Circling its parent star every 54 days at about the quarter of the distance which Earth orbits the Sun, the newly discovered planet shows every sign of a temperate climate and a possibility of water. However, the rocky little world would need to exhibit some very cloudy skies to make the grade.

“We model rocky planets with H2O/CO2/N2 atmospheres, representative of geological active planets like Earth, to calculate the maximum Bond albedo as a function of irradiation and atmosphere composition and the edges of the HZ for HD 85512 b. These models represent rocky geological active planets and produce a dense CO2 atmosphere at the outer edge, an Earth-like atmosphere in the middle, and a dense H2O atmospheres at the inner edge of the HZ.” says the team. “The inner limit for the 50% cloud case corresponds to the “Venus water loss limit”, a limit that was empirically derived from Venus position in our Solar System (0.72 AU).”

But there’s always from one extreme to another when it comes to a planet being in just the right place. “The inner edge of the (Habitable zone) denotes the location where the entire water reservoir can be vaporized by runaway greenhouse conditions, followed by the photo-dissociation of water vapor and subsequent escape of free hydrogen into space. The outer boundary denotes the distance from the star where the maximum greenhouse effect fails to keep CO2 from condensing permanently, leading to runaway glaciation,” says the Kaltenegger/Udry/Pepe study.

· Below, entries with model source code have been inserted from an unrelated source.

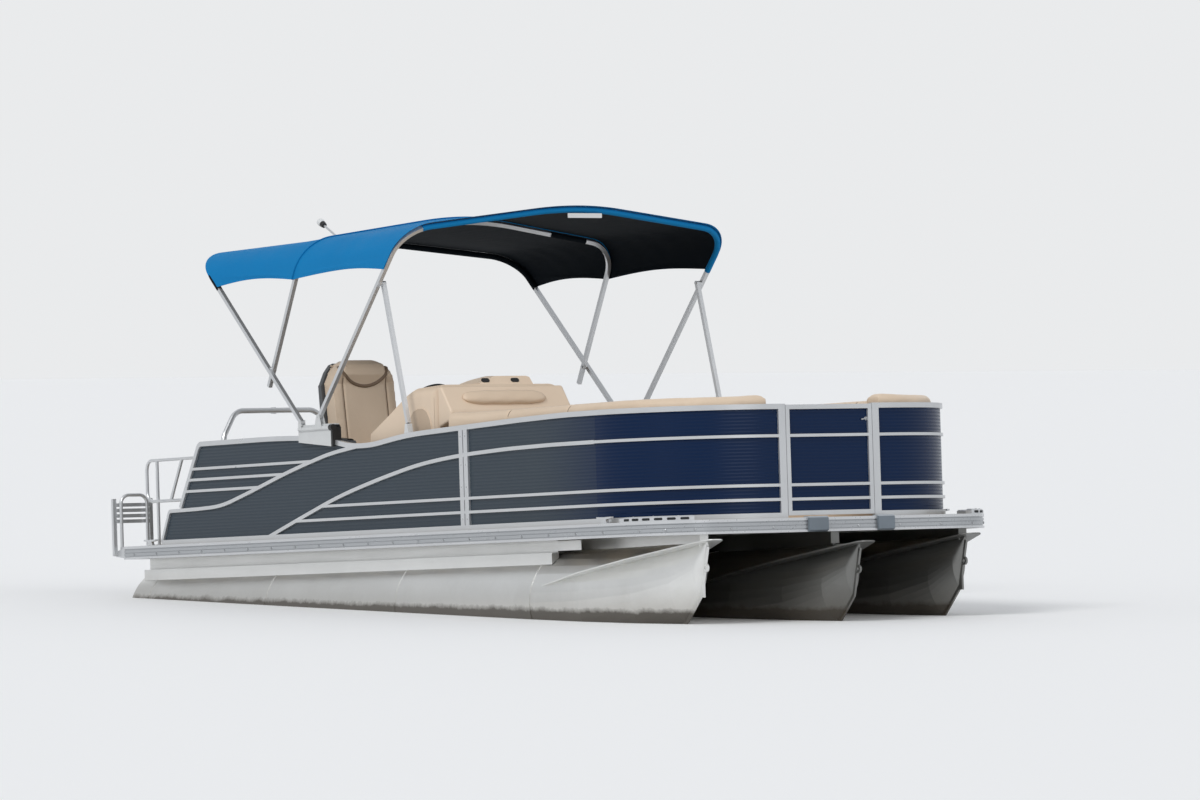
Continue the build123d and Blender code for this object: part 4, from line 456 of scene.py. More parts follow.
# The castings that cap the bow corners: pierced along their outer face, and screwed down from above.
# The openings show dark, as the rail behind them lies in shadow.
CASTING_R = 0.374
CASTING_MIDDLE = Vector((2.920, 0.915))
WINDOW_TURNS = (27, 39.5, 52, 64.5, 77, 89.5)
WINDOW_Z = 0.5025
WINDOW = (0.054, 0.0150, 0.0070)
CASTING_SCREW_R = 0.352
CASTING_TOP = 0.520
CASTING_SCREW = ((-0.002, 0.0065), (0.0012, 0.0065), (0.0030, 0.0042))
# near black for openings: painted shadow, with a mottled second tone
GAP_SHADOW = (0.008, 0.009, 0.010, 1)
GAP_SHADOW_MOTTLED = (0.022, 0.024, 0.026, 1)


def pill(wide, tall, radius, steps=5):
    """Outline of a rectangle with round corners, about its middle."""
    outline = []
    for turn, (a, b) in enumerate(((1, 1), (-1, 1), (-1, -1), (1, -1))):
        for step in range(steps + 1):
            angle = math.pi / 2 * (turn + step / steps)
            outline.append((a * (wide / 2 - radius) + radius * math.cos(angle),
                            b * (tall / 2 - radius) + radius * math.sin(angle)))
    return outline


def round_casting(turn, radius, z, sign):
    """A place on a casting, and the direction out of it there."""
    angle = math.radians(turn)
    out = Vector((math.cos(angle), sign * math.sin(angle), 0))
    return Vector((CASTING_MIDDLE.x, sign * CASTING_MIDDLE.y, z)) + out * radius, out


windows = bmesh.new()
screws = bmesh.new()
for sign in (-1, 1):
    for turn in WINDOW_TURNS:
        spot, out = round_casting(turn, CASTING_R - 0.0015, WINDOW_Z, sign)
        plate(windows, pill(*WINDOW), spot, -out.cross(Vector((0, 0, 1))), (0, 0, 1), 0.0022)
    for turn in WINDOW_TURNS[::2]:
        spot, out = round_casting(turn + 6, CASTING_SCREW_R, CASTING_TOP, sign)
        turned(screws, spot, (0, 0, 1), CASTING_SCREW, 12)
# the dark plates in the castings' openings and in the hood's vents: painted shadow, mottled a little
shadow_gap, tree, shader = new_finish("shadow_gap", Roughness=0.8)
cloud = place(tree, "TexNoise", {"Scale": 14.0}).outputs["Fac"]
feed(shader, Base_Color=mixed(tree, cloud, GAP_SHADOW, GAP_SHADOW_MOTTLED))
new_piece("casting_windows", "hull", [shadow_gap], windows)
new_piece("casting_screws", "hull", [bolt_steel], screws)


# The fence sheets: ribbed aluminium, held in the grooves of the bars round them.
# They are painted slate from the stern, fading to navy, and navy round the bow.
SLATE = (0.036, 0.050, 0.065, 1)
NAVY = (0.0006, 0.0125, 0.050, 1)
FADE_START = 1.75
FADE_END = 2.80
RIB_PITCH = 0.021


def toned(tree, colour, share):
    """A colour made lighter or darker over the surface."""
    return place(tree, "VectorMath", {0: colour, "Scale": share}, operation="SCALE").outputs[0]


def sheet_paint(name, aft_colour, fore_colour):
    """Ribbed sheet with a fine flake in its paint, which fades from one colour to another along the boat."""
    paint, tree, shader = new_finish(name, Roughness=0.26, Specular_IOR_Level=0.2)
    fade = ranged(tree, along(tree, "X"), FADE_START, FADE_END, 0, 1, interpolation_type="SMOOTHSTEP")
    sparkle = ranged(tree, noise(tree, surface_spot(tree), 380.0), 0.5, 0.8, 1.0, 1.35)
    wave = figure(tree, "SINE", figure(tree, "MULTIPLY", along(tree, "Z"), math.tau / RIB_PITCH))
    feed(shader, Base_Color=toned(tree, mixed(tree, fade, aft_colour, fore_colour), sparkle),
         Normal=raised(tree, wave, 0.5, 0.0012))
    return paint


dress(sheet_paint("side_paint", SLATE, NAVY), "fence_skins")
dress(sheet_paint("bow_paint", NAVY, NAVY), "bow_skins", "bow_gate_skin")
dress(sheet_paint("stern_paint", SLATE, SLATE), "stern_fence_skin", "stern_gate_skin")


# The bow gate's hinge barrels and latch, and the screws of the fences' joint posts: turned steel.
# The barrels are welded to the gate's post, and the screws hold a post's two halves to each other.
HINGE_AT = (3.2075, -0.3215)
HINGE_Z = (0.600, 0.830, 1.060)
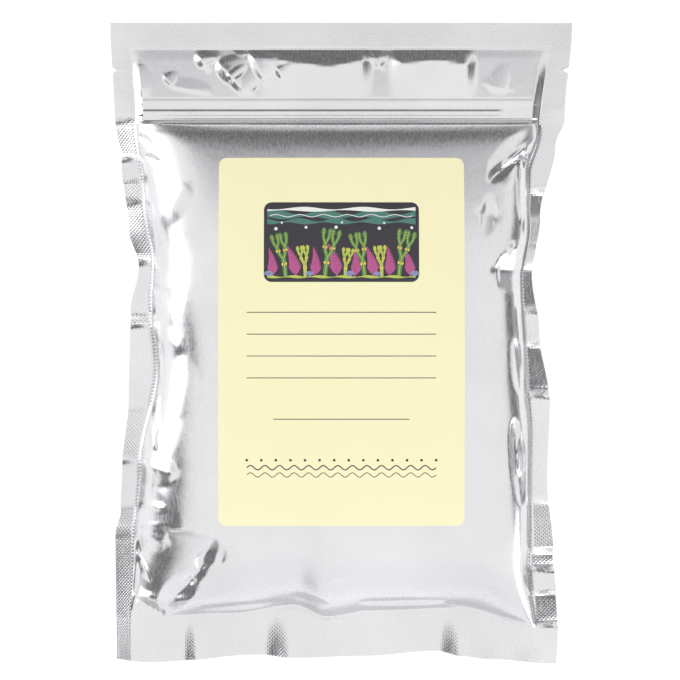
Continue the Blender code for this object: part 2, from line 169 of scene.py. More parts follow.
# %% The pillow and its main folds
SEAL_HEIGHT, SEAL_DROOP = 15.0, 4.0
FOIL, WEB_GAP = 0.4, 0.3
FRONT_BULGE, BACK_BULGE = 25.0, 22.0
LEFT_WALL, RIGHT_WALL, BOTTOM_WALL, BACK_WALL = (9.0, 0.85), (30.0, 0.55), (6.5, 1.0), (6.0, 0.7)
TOP_RAMP, TOP_WALL, TOP_STEP = (3.5, 1.0), (40.0, 0.6), 0.55
SIDE_CROWN, END_CROWN = 0.12, 0.14
ZIP_LIFT, ZIP_TAPER, FLAP_TAPER = 1.9, 3.5, 20.0
BELLY_FOLDS = (
    ((84.0, 88.0), (63.0, 69.0), 8.0, -1.3),
    ((77.0, 29.5), (64.5, 30.0), 9.0, -3.6),
    ((-53.0, -82.0), (-59.5, -93.0), 4.4, -1.9),
    ((-62.0, -98.0), (-75.0, -111.0), 6.0, -2.8),
    ((-81.0, 47.0), (-64.0, 66.0), 7.0, 0.9),
    ((-79.0, 4.0), (-66.0, -2.0), 6.0, 1.2),
    ((-88.0, -17.0), (-76.0, -17.0), 50.0, 4.0),
    ((-84.0, -50.0), (-69.0, -54.0), 6.5, 2.3),
    ((-87.0, -79.0), (-73.0, -82.5), 6.5, 2.2),
    ((-86.0, -108.0), (-76.0, -116.0), 5.0, -2.4),
    ((-84.0, -106.0), (-82.0, -76.0), 44.0, -5.0),
    ((58.0, 54.0), (64.0, 53.0), 9.0, -1.0),
    ((-4.0, -97.0), (5.0, -98.0), 4.0, -0.7),
)
BELLY_CREASES = (
    ((83.0, 87.0), (67.0, 74.0), 1.7, 0.8),
    ((80.0, 80.5), (66.0, 71.5), 1.5, -0.6),
    ((71.0, 76.0), (61.5, 68.0), 3.0, -0.9),
    ((74.0, 42.0), (70.0, 37.0), 3.0, 1.2),
    ((-57.0, -92.0), (-64.0, -100.0), 3.6, -1.5),
    ((-55.0, -84.0), (-61.0, -91.0), 1.6, -0.6),
    ((-49.0, -86.0), (-50.5, -91.0), 2.2, -0.7),
    ((-86.0, 88.0), (-79.5, 84.0), 2.2, -1.3),
    ((-82.0, 79.0), (-75.5, 75.5), 1.8, -1.0),
    ((-80.0, 60.0), (-78.0, 40.0), 1.8, 0.9),
    ((-79.0, 50.0), (-74.0, 30.0), 3.2, -0.9),
    ((-79.0, 24.0), (-71.0, 20.0), 2.6, -1.2),
    ((-78.0, 12.0), (-74.0, 6.0), 1.6, -0.8),
    ((-76.5, 0.0), (-76.0, -14.0), 1.6, 1.1),
    ((-80.0, -30.0), (-78.0, -44.0), 1.8, 1.0),
    ((-84.0, -67.0), (-73.0, -68.5), 2.2, 1.1),
    ((-85.0, -60.0), (-80.0, -57.0), 1.6, -0.8),
    ((-86.0, -88.0), (-80.0, -100.0), 2.0, 1.0),
    ((77.5, 82.0), (76.5, 44.0), 1.9, 1.9),
    ((74.5, 78.0), (74.5, 50.0), 1.6, 1.2),
    ((74.8, 20.0), (76.0, -14.0), 1.9, 1.6),
    ((72.8, 16.0), (73.8, 2.0), 1.4, 0.9),
    ((77.5, -22.0), (77.6, -88.0), 1.9, 1.8),
    ((71.5, 1.5), (73.5, -19.5), 3.2, -1.8),
    ((71.5, -32.0), (74.5, -66.0), 3.6, -2.2),
    ((73.0, -40.0), (73.5, -54.0), 1.7, 1.1),
    ((76.0, -88.0), (80.0, -108.0), 3.0, -1.8),
    ((-20.0, -106.0), (-6.0, -110.0), 3.0, -1.0),
    ((-60.0, -112.0), (-24.0, -108.5), 2.0, -0.9),
    ((8.0, -108.5), (44.0, -108.0), 2.0, -0.9),
    ((44.0, -109.0), (78.0, -118.0), 2.2, -1.2),
)
FLAP_CRUMPLES = (
    ((-60.8, 123.4), (-57.6, 117.0), 2.9, 1.5),
    ((-52.0, 118.8), (-46.0, 110.5), 3.3, 1.65),
    ((-47.6, 114.0), (-39.0, 104.8), 3.0, 1.45),
    ((-38.6, 124.2), (-33.0, 111.6), 2.8, 1.45),
    ((-46.0, 123.8), (-40.5, 122.4), 1.9, 0.8),
    ((-27.4, 116.4), (-24.8, 112.0), 1.8, 0.9),
    ((10.8, 124.0), (16.4, 117.0), 2.2, 1.1),
    ((-75.0, 113.0), (-71.4, 109.2), 1.5, 0.7),
    ((-72.0, 108.8), (-55.0, 105.2), 1.5, 0.4),
    ((-87.2, 118.0), (-86.0, 96.0), 2.0, 1.0),
    ((62.0, 109.0), (70.0, 107.0), 3.0, 0.5),
)
FLAP_PUFF = (
    (-86.0, 0.2), (-64.0, 0.2), (-50.0, 0.3), (-36.0, 0.4), (-28.0, 1.7), (-18.0, 2.4), (-8.0, 3.0),
    (8.0, 2.5), (14.0, 0.5), (19.0, 0.5), (26.0, 2.5), (40.0, 2.2), (52.0, 2.3), (58.0, 0.2), (84.0, 0.1),
)
FLAP_CREST = (
    (-50.0, 2.80), (-30.0, 2.82), (-19.0, 2.72), (-6.0, 2.64), (9.0, 2.76), (17.0, 2.84), (26.0, 2.72),
    (40.0, 2.78), (53.0, 2.70), (60.0, 2.84),
)
FLAP_SIDE = 12.0
LEAF_TIP = 0.35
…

While the whole scenario might not be exciting to some, the study is helping to lay a very solid foundation for evaluating current and future planet candidates for life supporting conditions. “A larger sample will improve our understanding of this field and promises to explore a very interesting parameter space that indicates the potential coexistence of extended H/He and H2O dominated atmospheres as well as rocky planet atmospheres in the same mass and temperature range.” says Kaltenegger. “HD 85512 b is, with Gl 581 d, the best candidate for exploring habitability to date, a planet on the edge of habitability.”

And one step closer to better understanding what’s out there…

For further reading: A Habitable Planet around HD 85512?.

Tammy Plotner

Tammy was a professional astronomy author, President Emeritus of Warren Rupp Observatory and retired Astronomical League Executive Secretary. She’s received a vast number of astronomy achievement and observing awards, including the Great Lakes Astronomy Achievement Award, RG Wright Service Award and the first woman astronomer to achieve Comet Hunter's Gold Status. (Tammy passed away in early 2015... she will be missed)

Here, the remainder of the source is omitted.